## TASK GOAL
Copy exactly the lines from the start of the data below through the one that carries "eyelet_parts.append((loops, crest_tone(loops, eyelet_level, n", and only those.

## INFORMATION SUPPLIED
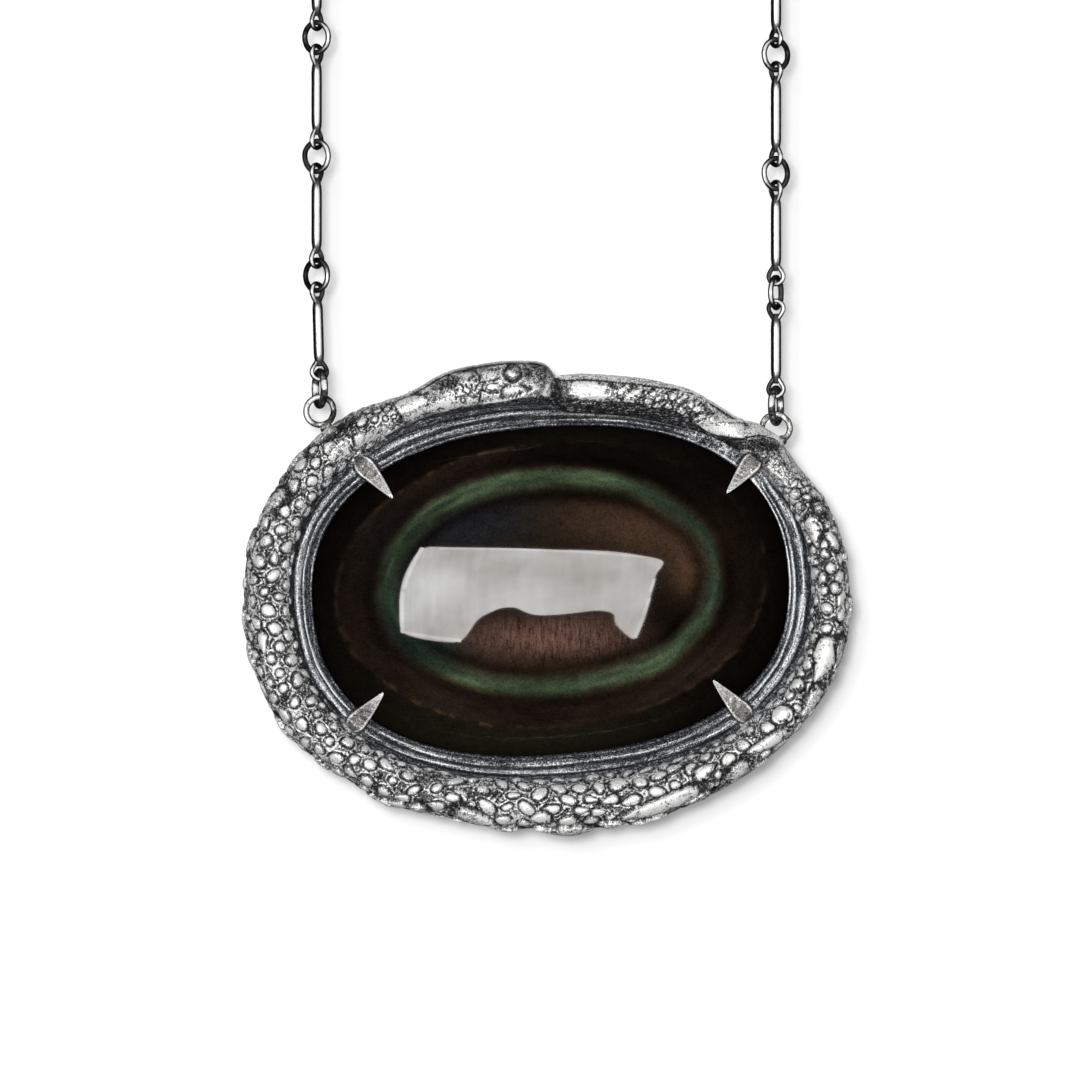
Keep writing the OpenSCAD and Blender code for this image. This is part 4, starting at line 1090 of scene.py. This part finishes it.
# The soldered eyelets, each below its jump ring's wire
eyelet_drop = JUMP_RADIUS - (JUMP_WIRE + EYELET_WIRE) / 2 - WIRE_GAP + EYELET_RADIUS
eyelet_parts = []
for n, jump in enumerate((JUMP_LEFT, JUMP_RIGHT)):
    loops = ring_loops(in_row(jump) - [0, eyelet_drop], EYELET_RADIUS, EYELET_WIRE, 0, seed=n + 51,
                       rough=0.05)
    a = circle(len(loops))
    eyelet_level = 0.60 + (0.45 * n - 0.38) * np.cos(a) + 0.16 * np.sin(a)
    eyelet_parts.append((loops, crest_tone(loops, eyelet_level, n + 52, 0.72, 1.0), True))

# Solder runs from each eyelet down onto the snake: place on the eyelet and on the snake, half width there,
# all in pixels, and how light it is
SOLDER = [((321.5, 425.5), (331, 431.5), 5.5, 8.0, 0.34), ((785.5, 436.0), (779.5, 443.5), 4.2, 6.5, 0.56)]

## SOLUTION
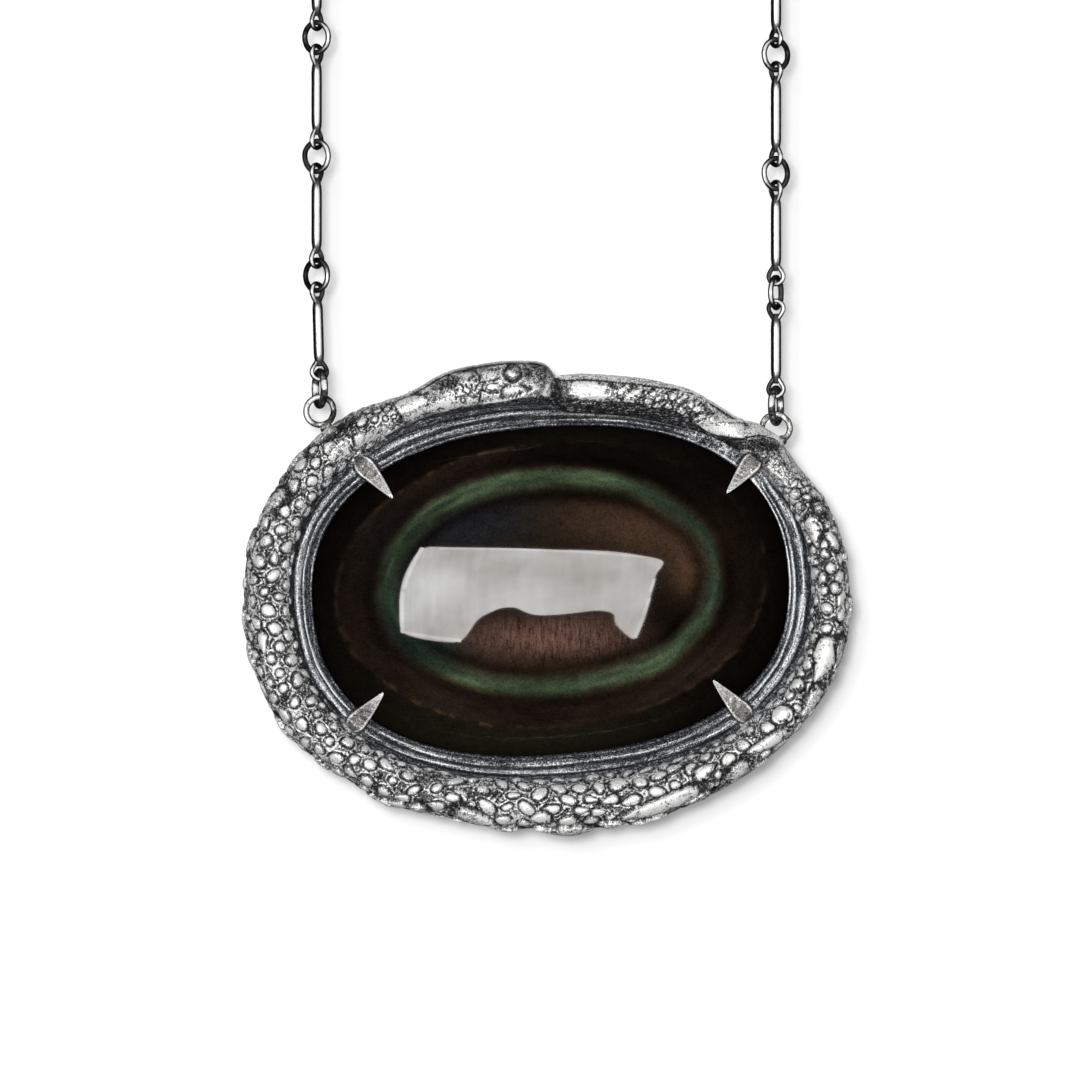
Keep writing the OpenSCAD and Blender code for this image. This is part 4, starting at line 1090 of scene.py. This part finishes it.
# The soldered eyelets, each below its jump ring's wire
eyelet_drop = JUMP_RADIUS - (JUMP_WIRE + EYELET_WIRE) / 2 - WIRE_GAP + EYELET_RADIUS
eyelet_parts = []
for n, jump in enumerate((JUMP_LEFT, JUMP_RIGHT)):
    loops = ring_loops(in_row(jump) - [0, eyelet_drop], EYELET_RADIUS, EYELET_WIRE, 0, seed=n + 51,
                       rough=0.05)
    a = circle(len(loops))
    eyelet_level = 0.60 + (0.45 * n - 0.38) * np.cos(a) + 0.16 * np.sin(a)
    eyelet_parts.append((loops, crest_tone(loops, eyelet_level, n + 52, 0.72, 1.0), True))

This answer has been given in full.